TASK STATEMENT:
From the entries that follow, reproduce exactly and only the lines from the line with "tank_pan();" to the line with "for node in", endpoints included.

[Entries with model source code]
**********

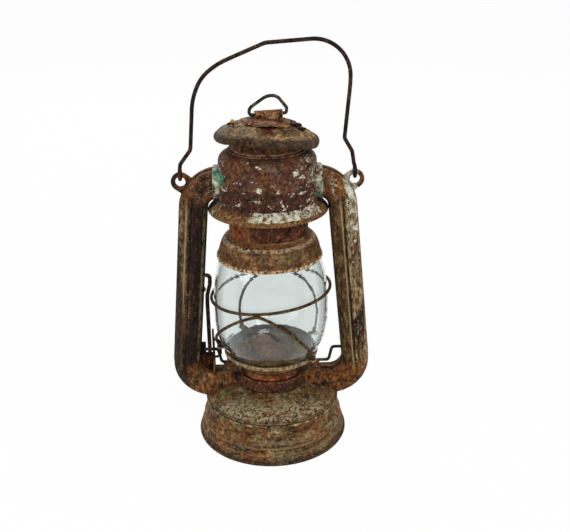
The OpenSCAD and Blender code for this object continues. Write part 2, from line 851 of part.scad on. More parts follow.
module lift_bracket() {
    side_x = tube_inner_x(pivot_z + 5);
    low_z = tube_low_z + 6;
    open_z = pivot_z - lever_eye_r - 1;
    color(rust) left_side() difference() {
        union() {
            translate([0, bracket_y + bracket_t, 0]) rotate([90, 0, 0]) linear_extrude(bracket_t) polygon([
                [side_x + 4, low_z], [flange_x, low_z], [flange_x, open_z],
                [side_x - 2.8, open_z], [side_x - 2.8, pivot_z + 5], [side_x + 4, pivot_z + 5]
            ]);
            translate([flange_x - flange_t / 2, 0, 0]) rotate([90, 0, 90]) linear_extrude(flange_t) {
                translate([flange_front_y, low_z])
                    square([flange_back_y - flange_front_y, pivot_z + 8 - low_z]);
                translate([flange_front_y, low_z])
                    square([bracket_y - flange_front_y, pivot_z + 14.7 - low_z]);
                translate([(bracket_y + flange_front_y) / 2, pivot_z + 14.7])
                    circle((bracket_y - flange_front_y) / 2);
                polygon([[-8, low_z], [0, low_z], [0, open_z], [-2, open_z]]);
            }
        }
        translate([flange_x - 3, 0, pivot_z]) rotate([0, 90, 0])
            cylinder(r = crank_wire_r + journal_gap, h = 6);
        tube_block();
        for (z = rivet_heights) rivet_place(z) cylinder(r = rivet_r, h = 6, center = true);
    }
}

rivet_r = 1;
rivet_heights = [pivot_z - 6.5, pivot_z - 11.5];

module rivet_place(z) {
    translate([flange_x + 4.4, bracket_y, z]) rotate([90, 0, 0]) children();
}

module bracket_rivets() {
    color(dark_wire) left_side() for (z = rivet_heights) rivet_place(z) {
        translate([0, 0, -bracket_t]) cylinder(r = rivet_r, h = bracket_t);
        cylinder(r1 = 1.9, r2 = 1.2, h = 0.8);
        translate([0, 0, -bracket_t - 0.8]) cylinder(r1 = 1.2, r2 = 1.9, h = 0.8);
    }
}

module bracket_loop() {
    wire_r = 0.9;
    side = flange_x - flange_t / 2;
    reach = 4.2;
    color(dark_wire) left_side() translate([0, loop_y, 0]) wire(
        [[side, pivot_z + 6], [side - reach, pivot_z + 6], [side - reach, pivot_z - 8.4],
         [side, pivot_z - 8.4]],
        [0, 3.6, 3.6, 0], wire_r);
}

module lever_stud() {
    x = tube_inner_x(stud_z);
    color(dark_wire) left_side() difference() {
        translate([x + 1, 0, stud_z]) rotate([0, -90, 0]) cylinder(r1 = 2.4, r2 = 1.2, h = 2);
        tube_block();
    }
}

// ---- Lift lever and cranks ----

module lift_lever() {
    hook_x = tube_inner_x(pivot_z + lever_h) - 0.5;
    color(dark_wire) left_side() {
        difference() {
            union() {
                route(
                    [[lever_x, pivot_z], [lever_x - 0.1, pivot_z + lever_h - 15.1],
                     [lever_x - 2.7, pivot_z + lever_h - 6.4], [lever_x - 2.7, pivot_z + lever_h],
                     [hook_x, pivot_z + lever_h]],
                    [0, 8, 6, 2.6, 0]
                ) {
                    lever_section(0);
                    lever_section(bend_grow);
                }
                translate([lever_x - lever_w / 2, 0, pivot_z]) rotate([0, 90, 0])
                    cylinder(r = lever_eye_r, h = lever_w);
            }
            translate([lever_x - 4, 0, pivot_z]) rotate([0, 90, 0]) cylinder(r = crank_wire_r, h = 8);
        }
    }
}

module lever_section(g) {
    intersection() {
        circle(lever_w * 0.56 + g);
        square([lever_w + 2 * g, 2.2 + 2 * g], center = true);
    }
}

module crank(arm_x) {
    translate([0, 0, pivot_z]) rotate([crank_drop - 90, 0, 0]) wire(
        [[pivot_tube_x + journal_in, 0], [arm_x, 0], [arm_x - crank_lean, -crank_l],
         [lug_x - 2.6, -crank_l]],
        [0, crank_bend_r, crank_bend_r, 0], crank_wire_r);
}

module left_crank() {
    color(dark_wire) left_side() crank(flange_x - flange_t / 2 - crank_bend_r);
}

module right_crank() {
    color(dark_wire) crank(45);
}

// ---- Globe carriage ----

module plate_outline() {
    polygon([
        [0, plate_z], [plate_flat_r, plate_z], [plate_r - 1.3, plate_top_z - 1.4],
        [plate_r, plate_top_z - 1.2], [plate_r, plate_top_z], [0, plate_top_z]
    ]);
}

module globe_plate() {
    color(rust) difference() {
        translate([globe_shift, 0, 0]) rotate_extrude() difference() {
            plate_outline();
            polygon([
                [-1, glass_z], [plate_flat_r - 0.3, glass_z], [plate_r - 1.6, plate_top_z - 0.6],
                [plate_r - 1.6, far], [-1, far]
            ]);
        }
        translate([0, 0, plate_z - 1]) cylinder(r = cone_r + 0.9, h = 10);
    }
}

module plate_lugs() {
    y_far = -crank_l;
    hole_r = crank_wire_r + lug_slot_gap;
    half_h = hole_r + lug_edge;
    color(rust) for (m = [0, 1]) mirror([m, 0, 0]) difference() {
        translate([lug_x - lug_t / 2, y_far - half_h, crank_z - half_h])
            cube([lug_t, crank_y - y_far + 2 * half_h, plate_top_z - crank_z + half_h]);
        for (y = [y_far, crank_y])
            translate([lug_x, y, crank_z]) rotate([0, 90, 0]) cylinder(r = hole_r, h = 4, center = true);
        translate([lug_x - 2, y_far, crank_z - hole_r]) cube([4, crank_y - y_far, 2 * hole_r]);
        mirror([m, 0, 0]) translate([globe_shift, 0, 0]) rotate_extrude() plate_outline();
    }
}

module at_feet() {
    for (a = concat(front_feet, rear_feet))
        translate([globe_shift, 0, 0]) rotate(a) children();
}

module guard_tabs() {
    inner = plate_r - sheet;
    color(rust) at_feet() difference() {
        translate([inner, -tab_w / 2, plate_top_z]) cube([foot_ring_r + tab_over - inner, tab_w, tab_t]);
    }
}

module guard_feet() {
    color(dark_wire) at_feet()
        translate([foot_ring_r, 0, tab_z]) cylinder(r = foot_post_r, h = foot_post_h);
}

module guard_ring() {
    color(dark_wire) translate([globe_shift, 0, guard_z])
        rotate([-guard_tilt_y, -guard_tilt_x, 0])
            rotate_extrude() translate([guard_r, 0]) circle(guard_wire_r);
}

// Points of an arch from one foot to the other: t runs from -1 through the top at 0 to 1.
// The wire leans outwards as it climbs, so that it stays clear of the glass.
function arch_point(t, feet, top, power) =
    let(
        span = t < 0 ? top - feet[0] : feet[1] - top,
        a = top + t * span,
        high = ring_z(top) - 2 * guard_wire_r,
        low = tab_z + 1,
        z = low + (high - low) * pow(1 - pow(abs(t), power), 1 / (power > 2 ? power : 1)),
        out = min(1, (z - low) / arch_rise),
        r = foot_ring_r + (guard_r - foot_ring_r) * sin(90 * out)
    )
    [globe_shift + r * cos(a), r * sin(a), z];

module guard_front_arch() {
    steps = 20;
    color(dark_wire) sweep(
        [for (i = [-steps:steps]) arch_point(i / steps, front_feet, front_top, 1.45)], guard_wire_r);
}

module guard_rear_arch() {
    steps = 20;
    color(dark_wire) sweep(
        [for (i = [-steps:steps]) arch_point(sin(90 * i / steps), rear_feet, rear_top, 2.4)], guard_wire_r);
}

module globe_glass() {
    steps = 32;
    heights = [for (i = [0:steps]) glass_z + glass_h * i / steps];
    color(clear_glass) translate([globe_shift, 0, 0]) rotate_extrude() polygon(concat(
        [for (z = heights) [glass_r(z), z]],
        [for (i = [steps:-1:0]) [glass_r(heights[i]) - glass_t, heights[i]]]
    ));
}

// ---- Sliding chimney ----

module chimney_tube() {
    low = dome_top_z - dome_overlap;
    color(red_rust) rotate_extrude() polygon([
        [chimney_r - sheet, low], [chimney_r, low], [chimney_r, seat_z], [neck_r, seat_z],
        [neck_r, neck_top_z], [neck_r - sheet, neck_top_z], [neck_r - sheet, seat_z - sheet],
        [chimney_r - sheet, seat_z - sheet]
    ]);
}

module chimney_dome() {
    outer = dome_points(0);
    inner = dome_points(sheet);
    color(rust) rotate_extrude() {
        polygon(concat(
            outer, [[chimney_r, dome_top_z], [chimney_r, dome_top_z - sheet]],
            [for (i = [len(inner) - 1:-1:0]) inner[i]]
        ));
        difference() {
            translate([dome_r - sheet / 2, dome_z - 0.4]) circle(lip_wire_r);
            translate([0, dome_z - 3]) square([dome_r - sheet, 6]);
        }
    }
}

module globe_seat() {
    top = glass_top_z + sheet;
    color(rust) rotate_extrude() polygon([
        [glass_foot_r - 5, glass_top_z], [dome_inner_r(glass_top_z), glass_top_z],
        [dome_inner_r(top), top], [glass_foot_r - 5, top]
    ]);
}

module spring_seat() {
    color(dark_wire) ring_solid(seat_r, neck_r, seat_z, seat_t);
}

module chimney_spring() {
    coil_r = (seat_r + neck_r) / 2;
    low = seat_z + seat_t + spring_wire_r;
    high = drum_top_z - sheet - spring_wire_r;
    steps = 20 * spring_turns;
    color(dark_wire) sweep(
        [for (i = [0:steps])
            [coil_r * cos(360 * spring_turns * i / steps), coil_r * sin(360 * spring_turns * i / steps),
             low + (high - low) * i / steps]],
        spring_wire_r, 6);
}

// ---- Hood ----

module hood_frame() {
    translate([0, 0, hood_z]) rotate([0, hood_tilt, 0]) children();
}

function hood_points(g) = concat(
    [for (a = [-70:20:50])
        [hood_r - hood_edge + (hood_edge - g) * cos(a), (hood_edge - g) * sin(a)]],
    [[hood_flat_r - g * 0.2, hood_flat_z - g], [cap_flat_r, cone_z(cap_flat_r) - g / cos(hood_slope)]]
);

module hood() {
    outer = hood_points(0);
    inner = hood_points(sheet);
    color(rust) hood_frame() difference() {
        rotate_extrude() polygon(concat(outer, [for (i = [len(inner) - 1:-1:0]) inner[i]]));
        translate([vent_x, -4, 0]) cylinder(r = vent_r, h = 20);
    }
}

module hood_struts() {
    inner = hood_points(sheet + 0.05);
    last = inner[len(inner) - 1];
    color(rust) intersection() {
        for (a = [45:90:315])
            rotate(a) translate([neck_r, -strut_w / 2, strut_low_z])
                cube([sheet, strut_w, hood_z + 20 - strut_low_z]);
        union() {
            hood_frame() rotate_extrude() polygon(concat(
                [[0, -3], [inner[0][0], -3]], inner, [[0, last[1]]]
            ));
            translate([0, 0, drum_top_z]) cylinder(r = hood_r, h = hood_gap);
        }
    }
}

module cap_outline() {
    polygon([
        [0, cone_z(cap_r)], [cap_r, cone_z(cap_r)], [cap_r, cone_z(cap_r) + skin],
        [cap_flat_r, cap_top_z], [0, cap_top_z]
    ]);
}

module top_cap() {
    color(rust) hood_frame() rotate_extrude() difference() {
        cap_outline();
        polygon([
            [0, 0], [cap_r + 1, cone_z(cap_r + 1)], [cap_flat_r, cone_z(cap_flat_r)],
            [0, cone_z(cap_flat_r)]
        ]);
    }
}

module sleeve_frame() {
    hood_frame() translate([0, 0, sleeve_axis_z]) rotate([0, -hood_tilt - sleeve_tilt, 0]) children();
}

module ring_sleeve() {
    color(rust) difference() {
        sleeve_frame() rotate([90, 0, 90]) translate([0, 0, -sleeve_l / 2]) linear_extrude(sleeve_l) {
            difference() {
                union() {
                    circle(sleeve_r);
                    translate([-sleeve_r, -5]) square([2 * sleeve_r, 5]);
                }
                circle(sleeve_bore_r);
            }
        }
        hood_frame() rotate_extrude() polygon([
            [0, 0], [cap_r + 1, cone_z(cap_r + 1)], [cap_r + 1, cone_z(cap_r + 1) + skin],
            [cap_flat_r, cap_top_z], [0, cap_top_z]
        ]);
    }
}

module carry_ring() {
    color(dark_wire) sleeve_frame() wire(ring_points, ring_bends, ring_wire_r);
}

// ---- Ears and bail ----

module bail() {
    color(dark_wire) {
        wire(bail_points, concat([0], bail_bends, [0]), bail_wire_r);
        for (s = [-1, 1])
            translate([s * ear_x, 0, eye_z]) rotate([0, 90, 0])
                rotate_extrude() translate([eye_r, 0]) circle(bail_wire_r - 0.06);
    }
}

tank_pan();
tank_floor();
tank_top();
filler_neck();
filler_gasket();
filler_cap();
left_side() tube_half(-1);  // left_tube_front
left_side() tube_half(1);  // left_tube_rear
tube_half(-1);  // right_tube_front
tube_half(1);  // right_tube_rear
left_side() ear();  // left_ear
ear();  // right_ear
left_side() drum_socket();  // left_drum_socket
drum_socket();  // right_drum_socket
left_side() tank_socket();  // left_tank_socket
tank_socket();  // right_tank_socket
air_drum();
drum_collar();
drum_skirt();
burner_throat();
burner_collar();
burner_body();
wick_tube();
burner_band();
burner_deck();
burner_cone();
wick();
wick_spindle();
wick_wheels();
wick_knob();
lift_bracket();
bracket_rivets();
bracket_loop();
lever_stud();
lift_lever();
left_crank();
right_crank();
globe_plate();
plate_lugs();
guard_tabs();
guard_feet();
guard_ring();
guard_front_arch();
guard_rear_arch();
globe_glass();
chimney_tube();
chimney_dome();
globe_seat();
spring_seat();
chimney_spring();
hood();
hood_struts();
top_cap();
ring_sleeve();
carry_ring();
bail();
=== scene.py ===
"""Looks of the hanging oil lantern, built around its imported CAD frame.

Lengths in the comments are millimetres.
"""

import math

import bmesh
import bpy
from mathutils import Matrix, Vector, noise


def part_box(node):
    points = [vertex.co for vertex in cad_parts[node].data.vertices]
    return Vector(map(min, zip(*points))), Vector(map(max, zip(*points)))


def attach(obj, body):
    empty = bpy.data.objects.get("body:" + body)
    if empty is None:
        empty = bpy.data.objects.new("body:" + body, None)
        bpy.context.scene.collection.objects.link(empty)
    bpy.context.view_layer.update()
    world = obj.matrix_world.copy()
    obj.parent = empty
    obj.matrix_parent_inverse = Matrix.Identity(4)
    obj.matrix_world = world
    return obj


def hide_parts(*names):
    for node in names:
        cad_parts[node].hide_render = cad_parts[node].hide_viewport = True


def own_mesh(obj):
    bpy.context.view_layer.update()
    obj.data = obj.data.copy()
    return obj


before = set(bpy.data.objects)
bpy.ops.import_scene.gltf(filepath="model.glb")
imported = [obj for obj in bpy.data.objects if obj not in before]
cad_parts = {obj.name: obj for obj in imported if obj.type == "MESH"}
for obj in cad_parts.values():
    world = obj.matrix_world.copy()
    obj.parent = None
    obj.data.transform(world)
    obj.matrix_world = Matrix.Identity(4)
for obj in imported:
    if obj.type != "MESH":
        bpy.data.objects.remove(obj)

for name in ("Cube", "Light", "Camera"):  # the factory scene's own objects
    if name in bpy.data.objects:
        bpy.data.objects.remove(bpy.data.objects[name], do_unlink=True)
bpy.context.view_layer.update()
MM = 0.001


def shade(code):
    """A colour as the eye sees it, written rrggbb, as Blender's linear colour."""
    parts = [int(code[i : i + 2], 16) / 255 for i in (0, 2, 4)]
    return [c / 12.92 if c <= 0.04045 else ((c + 0.055) / 1.055) ** 2.4 for c in parts] + [1.0]


# ---- Materials ----


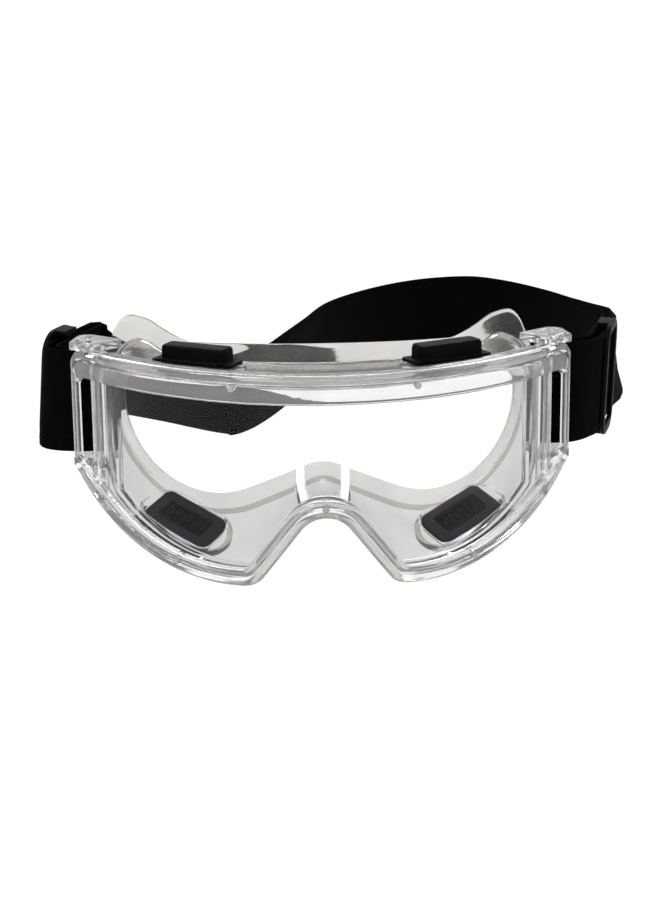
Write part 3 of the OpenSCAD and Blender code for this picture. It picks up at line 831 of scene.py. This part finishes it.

**********

SOLUTION:
tank_pan();
tank_floor();
tank_top();
filler_neck();
filler_gasket();
filler_cap();
left_side() tube_half(-1);  // left_tube_front
left_side() tube_half(1);  // left_tube_rear
tube_half(-1);  // right_tube_front
tube_half(1);  // right_tube_rear
left_side() ear();  // left_ear
ear();  // right_ear
left_side() drum_socket();  // left_drum_socket
drum_socket();  // right_drum_socket
left_side() tank_socket();  // left_tank_socket
tank_socket();  // right_tank_socket
air_drum();
drum_collar();
drum_skirt();
burner_throat();
burner_collar();
burner_body();
wick_tube();
burner_band();
burner_deck();
burner_cone();
wick();
wick_spindle();
wick_wheels();
wick_knob();
lift_bracket();
bracket_rivets();
bracket_loop();
lever_stud();
lift_lever();
left_crank();
right_crank();
globe_plate();
plate_lugs();
guard_tabs();
guard_feet();
guard_ring();
guard_front_arch();
guard_rear_arch();
globe_glass();
chimney_tube();
chimney_dome();
globe_seat();
spring_seat();
chimney_spring();
hood();
hood_struts();
top_cap();
ring_sleeve();
carry_ring();
bail();
=== scene.py ===
"""Looks of the hanging oil lantern, built around its imported CAD frame.

Lengths in the comments are millimetres.
"""

import math

import bmesh
import bpy
from mathutils import Matrix, Vector, noise


def part_box(node):
    points = [vertex.co for vertex in cad_parts[node].data.vertices]
    return Vector(map(min, zip(*points))), Vector(map(max, zip(*points)))


def attach(obj, body):
    empty = bpy.data.objects.get("body:" + body)
    if empty is None:
        empty = bpy.data.objects.new("body:" + body, None)
        bpy.context.scene.collection.objects.link(empty)
    bpy.context.view_layer.update()
    world = obj.matrix_world.copy()
    obj.parent = empty
    obj.matrix_parent_inverse = Matrix.Identity(4)
    obj.matrix_world = world
    return obj


def hide_parts(*names):
    for node in names:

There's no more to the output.